The Manufactured Void

To keep this cycle spinning, companies have to do more than just advertise; they have to manufacture an artificial emptiness. They actively dig a hole inside your psyche, convincing you that your life is incomplete, your status is inadequate, or your happiness is flawed. They create a literal black hole in your heart that wasn't there before you saw the advertisement.

Once that void is established, they introduce the savior. The messaging is incredibly precise and seductive: You just need this one more thing. If you just buy this specific item, the puzzle of your life will finally be complete. They sell you the illusion of the "final purchase."

But the tragedy of modern consumerism is that this black hole cannot be filled with physical objects. When you finally acquire that "one more thing," the initial rush is intoxicating. Yet, as soon as the novelty wears off, you are left facing a terrifying reality: the emptiness is still there. In fact, buying the product didn't fill the void; it stretched it. By trying to cure an existential lack with a material good, you only expand your capacity to desire. You realize too late that feeding the void is exactly what makes it grow.

The Expanding Walls

This cycle doesn't just govern our inner lives; it dictates our physical reality. Think about the concept of a house. At its core, it is a shelter—a profound human necessity. But once you secure it, the conditioning kicks in. You begin filling the corners with unnecessary items, convinced by clever marketing that a home isn't complete without them.

Slowly, your sanctuary starts to shrink. The walls close in, suffocated by the sheer volume of stuff. Your solution? You don't get rid of the things; you decide the house is too small. You buy a bigger house with a sprawling yard, a larger garage, and an extra balcony. And when you look at that new, empty space, the cycle triggers again. You buy more things to fill the void until, once again, you are suffocating in a larger box.

The Price of the Illusion

This growing inner and outer emptiness is the exact real estate that credit card companies exploit. As your emptiness grows, the urge to fill it becomes frantic, but your salary remains static.

Enter the credit card—a piece of plastic that blurs the line between the present and the future. You logically know it’s borrowed money that demands payment at the end of the month, but the urge to numb the emptiness is blinding. That psychological blur creates a dangerous illusion: that the credit limit is actually your money. You spend far beyond what you can handle, trading your future freedom for a momentary hit of dopamine.

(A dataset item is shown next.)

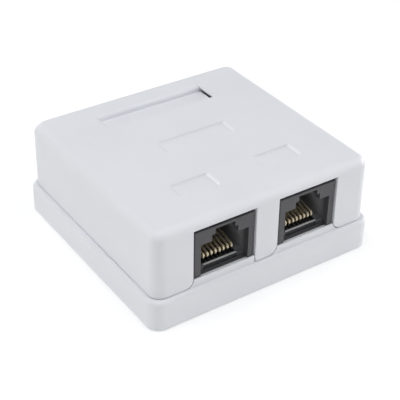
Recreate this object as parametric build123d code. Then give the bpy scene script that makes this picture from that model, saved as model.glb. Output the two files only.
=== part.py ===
from build123d import *
import math
import os

# Two-port surface-mount outlet box. Millimetres. +Z points out of the wall, the
# two ports look towards -Y, and the origin is the centre of the back face.

# ---------------------------------------------------------------- dimensions
W = 57.6            # outside width of the base (X)
D = 55.9            # outside depth of the base (Y)
H = 23.3            # outside height over the cover
HB = 7.27           # height of the base's rim
RB = 3.0            # base corner radius
R_RIM = 0.9         # rounding of the rim's upper outer edge
T_BASE = 2.0        # base wall
T_FLOOR = 2.0       # base floor
INSET = 1.03        # step from the rim to the cover
GAP = 0.10          # gap between rim and cover
ZC = HB + GAP       # lower edge of the cover
RC = 2.8            # cover corner radius
R_TOP = 2.3         # rounding of the cover's upper edge
T_COVER = 1.8       # cover wall
T_TOP = 1.8         # cover top
DRAFT = 0.45        # degrees
X_LABEL0, X_LABEL1 = -14.1, 14.0    # label recess on the cover's top
Y_LABEL0, Y_LABEL1 = 13.85, 19.9
LABEL_DEEP, LABEL_FRONT = 1.42, 0.3  # its depth at the rear and at the front
R_LABEL = 1.0       # rounding of its rear rim
DEEP_SHALLOW = 0.28 # depth of the three plain recesses
SKIN = 0.4          # cover top beyond the recess's slit
WC = W - 2 * INSET
DC = D - 2 * INSET

XC = 10.7           # port centre from the middle plane
WIN_IN = 2.9        # inner side of each window
WIN_OUT = 18.5      # outer side of each window
WIN_TOP = 21.15     # upper side of each window
SILL_TOP = 8.6
SILL_T = 1.33       # thickness of the sills
LIP_TOP = 9.05      # thin upstand along the front of each sill
LIP_T = 0.41
R_TONGUE = (0.7, 2.5)   # lower corners of the tongue between the windows, left and right
R_LEG = 2.1         # lower corners of the outer legs
LEG_GAP = 0.2       # gap between those legs and the sills
R_SOFT = 0.15       # rounding of the cover's window and lower edges
Y_FRONT = -D / 2 + INSET

YJ = Y_FRONT + 0.5  # front face of the jacks
Z_BOARD = 7.4       # underside of the board
T_BOARD = 1.6
ZP = Z_BOARD + T_BOARD
XJ = 0.15           # sideways play taken up by both jacks
JW, JD, ZJ = 15.0, 15.2, 20.3      # jack width, depth, top
SETBACK, Z_SETBACK = 0.95, 10.8    # lower front, stepped back behind the sill
PLUG_W = 11.9       # plug opening width
Z_PLUG0 = 10.15     # plug opening floor
Z_PLUG1 = 16.9      # plug opening ceiling
PLUG_D = 12.9       # plug opening depth
NOTCH_LOW, NOTCH_UP = 6.5, 4.9   # widths of the latch notch's two steps
CONTACT_N = 8
CONTACT_PITCH = 1.02
WIRE_R = 0.27
PIN_BOTTOM = 6.2
PIN_ROWS = (9.3, 11.84)
WIRE_FRONT = 2.3    # front of the wires' bend, from the jack's face
WIRE_MID = 11.58    # height of the bend's centre
WIRE_BEND_R = 0.5
WIRE_RISE = 11.0    # slope of the contact arm, degrees
WIRE_FALL = 8.5     # slope of the lower leg
WIRE_END = 10.7     # end of the contact arm, from the jack's face
CARRIER_HW = 4.2    # half width of the contact carrier
CARRIER_TOP = 10.25
CARRIER_FRONT = 1.6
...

The things you own end up owning you. The emptiness keeps growing, the expenses keep climbing, but the salary stays the same. We are left running on a treadmill, trying to buy our way out of a prison built entirely of receipts.

The Notification Trap

At the end of it all, I want to leave you with one stark reality: behind every single notification—no matter what it is about—lies a calculated motive.

It doesn't matter if it’s a ping from a food delivery app, a match on a dating site, a nudge about your gym membership, an alert from your bank or investment app, an update from a "free" social media platform, a generous offer for a free one-year subscription to a premium service, or even this article itself.

The harsh truth is that the entities behind those screens do not care a damn thing about you, and neither do I. Me or they—none of us are thinking about your well-being, your fulfillment, or your peace of mind. We only care about one metric: how much you are consuming us. Our ultimate goal isn't to provide you with a helpful service; it is to manufacture a dependency. We don't want to make your life easier; we just want to make you an addict.